To fix this, solicit feedback to support continuously improving and refining the project goals and success criteria.



Case Study: Sarah’s Machine Learning Journey

Sarah, a high school student, was excited about her first machine learning project. She wanted to develop a model that could predict the success of a movie based on its trailer. While her enthusiasm was palpable, she knew she needed a structured approach to ensure the project’s success. Here’s how she navigated the process:

Sarah organized brainstorming sessions with her classmates. They discussed various aspects of movies and trailers, ensuring a comprehensive understanding of the problem. Their structured approach to brainstorming would help them identify key features that could influence a movie’s success.

Sarah was cautious about the data she needed. She ensured that her required dataset was diverse and representative, avoiding potential biases. She also respected the privacy of the data sources, ensuring no personal information was needed.

Instead of a vague goal like “predict movie success,” Sarah’s goal was “Predict with 85% accuracy whether a movie will be a hit or a miss based on its trailer features within the next two months.”

While Sarah was ambitious, she was also realistic. She resisted the urge to expand her project’s scope, focusing on trailers rather than trying to analyze entire movies.
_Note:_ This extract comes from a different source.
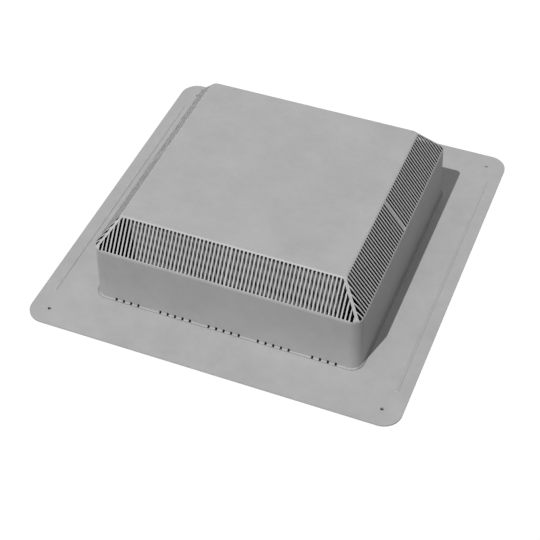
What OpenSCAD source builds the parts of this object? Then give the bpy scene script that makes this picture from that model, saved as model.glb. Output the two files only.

Sarah’s problem statement was clear from the start: “Predict the success of a movie based on its trailer.” She ensured that this aligned with her interest and the resources she had.

Sarah actively sought feedback on her plan. She understood its value and was always ready to make necessary changes based on the feedback she received.

Sarah’s structured approach to her planning of a machine learning project ensured its success. By adopting best practices and avoiding common missteps, she was able to develop a plan that was both effective and ethical.